# Regulatory Compliance Category > Consumer Protection Act Forum > [Question] What does the CPA say about quotes, written and verbal?

## Danielle MM

Can anyone tell me what my rights are in terms of a supplier sticking to a quote they gave me? I spoke to a salesperson in the supplier's office about purchasing software from them, and the brochure indicates that you can have 1-20 users on this specific package which is ideal for our environment as we have six staff who need to access this program. We were quoted for the program and an additional module that we needed to add onto it, but when we wanted to place the order we were informed that there will be an additional charge of R1 600 PER USER which pushes the cost of the product up quite considerably. The supplier is willing to only give us one user for free because of the 'miss-communication', but the cost on our part (for their mistake) is still bigger than we can afford to carry. Is there anything I can do? :Mad:

----------


## Justloadit

A quote is not a firm contract, so there is no legal binding, until the quote is accepted by the issuer, it is simply an indication of what it may cost. In fact most quotes have a provision which generally says something about errors and omissions allow the quote to change. 

Had they accepted the order, and then came back to say the price was incorrect, then you could implement the CPA regulations.

I stand to be corrected here, but I am not aware of any law which says that a supplier has to accept a quote as binding, unless there is a contract signed at the time of the issuing of the quote, and on the acceptance of the quote by the client.

----------

Danielle MM (27-Mar-13), pmbguy (05-Apr-13)

----------


## Dave A

:Hmmm: 

The CPA is pretty strong on misleading advertising. What concerns me is when it comes to multi-user software, typically a "1-20 users" type of statement in advertising material is referring to the capacity limitations of the software rather than the number of user licences you're getting for a single purchase.

Multi-user bundled offers tend to be pretty specific e.g. "5 user licence bundle for Rx.00"

I suggest you re-read the brochure with this in mind. If in doubt, any chance you could post a scan of that brochure you're referring to?

----------

Danielle MM (27-Mar-13)

----------


## Danielle MM

Thank you very much for the advice.. I have spoken to Pastel and told them that the information I was given is incorrect, and they have agreed to at least give us a discount on the pricing. We will still be paying more than the quoted amount, but I guess that if the quote is not seen as a legally binding document the discount is a nice gesture.

Enjoy your day!

----------


## AndyD

It would be interesting to see whether a quote itself could be classed as a form of advertising or direct marketing under the CPA, it is part of the sales process upon which a customer bases their purchasing decision.

----------

Danielle MM (28-Mar-13)

----------


## Mike C

> Thank you very much for the advice.. I have spoken to Pastel and told them that the information I was given is incorrect, and they have agreed to at least give us a discount on the pricing. We will still be paying more than the quoted amount, but I guess that if the quote is not seen as a legally binding document the discount is a nice gesture.

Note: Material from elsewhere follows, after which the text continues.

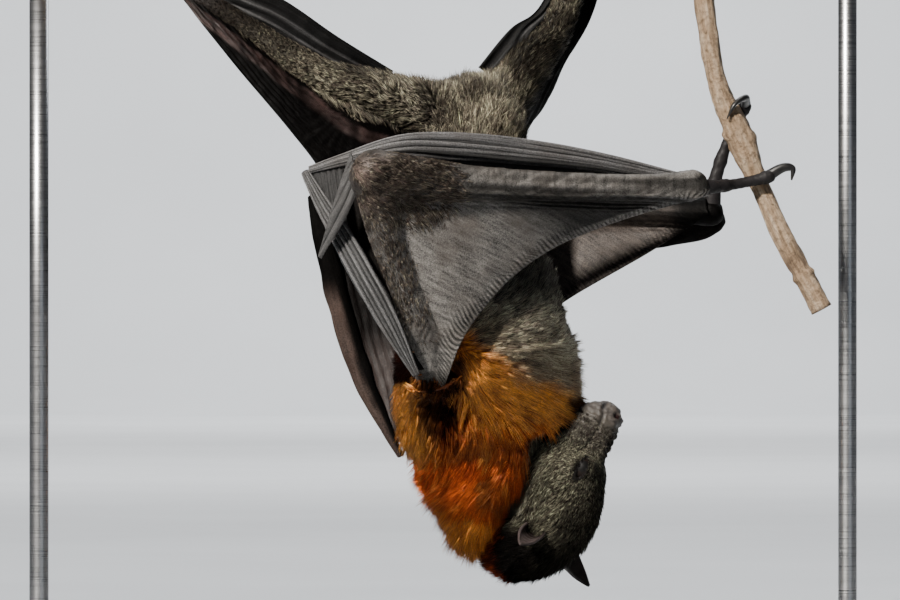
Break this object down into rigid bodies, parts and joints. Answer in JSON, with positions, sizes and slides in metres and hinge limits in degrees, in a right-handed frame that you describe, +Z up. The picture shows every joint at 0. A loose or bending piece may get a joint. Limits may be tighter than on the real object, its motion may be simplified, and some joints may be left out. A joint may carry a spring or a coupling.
{
  "type": "fruit bat",
  "caption": "Life-size grey-headed fruit bat hanging by its feet from a branch, wings folded, thumbs round a side twig, head turned aside, on a plain rod display stand.",
  "frame": {"origin": "centre of the stand base's underside", "axes": "+Z up, +X from the bat's back to its belly, -Y to the bat's left side, which faces the viewer"},
  "size_m": [0.4, 0.18, 0.4137],
  "materials": {
    "grey_fur": "dense matt fur, dark grey with pale tips",
    "rufous_fur": "long soft fur, bright rufous orange",
    "face_fur": "short dark fur, grizzled greenish grey",
    "bare_skin": "dark bare skin of ears and feet, slightly waxy",
    "wing_membrane": "thin dark grey-brown skin with fine wrinkles, low sheen",
    "claw_horn": "black polished horn",
    "eye": "wet dark brown",
    "branch_bark": "dry pale bark, matt",
    "stand_base": "dark stained wood, satin",
    "stand_steel": "brushed"
  },
  "bodies": {
    "root": {"belly": "grey_fur", "chest": "grey_fur", "ear_left": "bare_skin", "ear_right": "bare_skin", "eye_left": "eye", "eye_right": "eye", "foot_left": "bare_skin", "foot_right": "bare_skin", "head": "face_fur", "leg_left_membrane": "wing_membrane", "leg_left_shin": "grey_fur", "leg_left_thigh": "grey_fur", "leg_right_membrane": "wing_membrane", "leg_right_shin": "grey_fur", "leg_right_thigh": "grey_fur", "neck": "rufous_fur", "perch_branch": "branch_bark", "perch_twig": "branch_bark", "rump": "grey_fur", "stand_base": "stand_base", "stand_rod_left": "stand_steel", "stand_rod_right": "stand_steel", "wing_left_fingers": "wing_membrane", "wing_left_flank_membrane": "wing_membrane", "wing_left_fore_membrane": "wing_membrane", "wing_left_forearm": "wing_membrane", "wing_left_palm_membrane": "wing_membrane", "wing_left_pointed_fold": "wing_membrane", "wing_left_thumb": "wing_membrane", "wing_left_thumb_claw": "claw_horn", "wing_left_tip": "wing_membrane", "wing_left_upper_arm": "grey_fur", "wing_left_wrist": "wing_membrane", "wing_right_fingers": "wing_membrane", "wing_right_flank_membrane": "wing_membrane", "wing_right_fore_membrane": "wing_membrane", "wing_right_forearm": "wing_membrane", "wing_right_thumb": "wing_membrane", "wing_right_thumb_claw": "claw_horn", "wing_right_tip": "wing_membrane", "wing_right_tip_membrane": "wing_membrane", "wing_right_upper_arm": "grey_fur", "wing_right_wrist": "wing_membrane"}
  },
  "joints": []
}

It might be helpful for you to also request, at this time, what the annual fees will be - as this might also come as an unwelcome surprise to you.

----------

Danielle MM (28-Mar-13)

----------


## adrianh

But what happens when you take a car in for repairs and you get a quote, say R 500 to repair the brakes. The workshop then charges you R5,000 when they are done and claim that a quote is not legally binding? I've never signed a quote for anything, I've always accepted that that is the price to be paid unless the company quoting specified that the price may vary for a specific reason i.e. having to buy in parts.

----------

Danielle MM (28-Mar-13)

----------


## Justloadit

True Adrian, but the workshop accepted that you accepted your quote. If the workshop had quoted R500.00, and you OK I accept the quote, and the workshop as yet has not accepted your quote, the fact that you accepted the quote is still not binding until the acknowledgement from the workshop. Now the workshop comes back to you and say, hang on a second we have found some unforeseen damage here, and since we have not accepted the quote, it has now been revised to R800.00. The client at this time can reject the quote and go fetch his car.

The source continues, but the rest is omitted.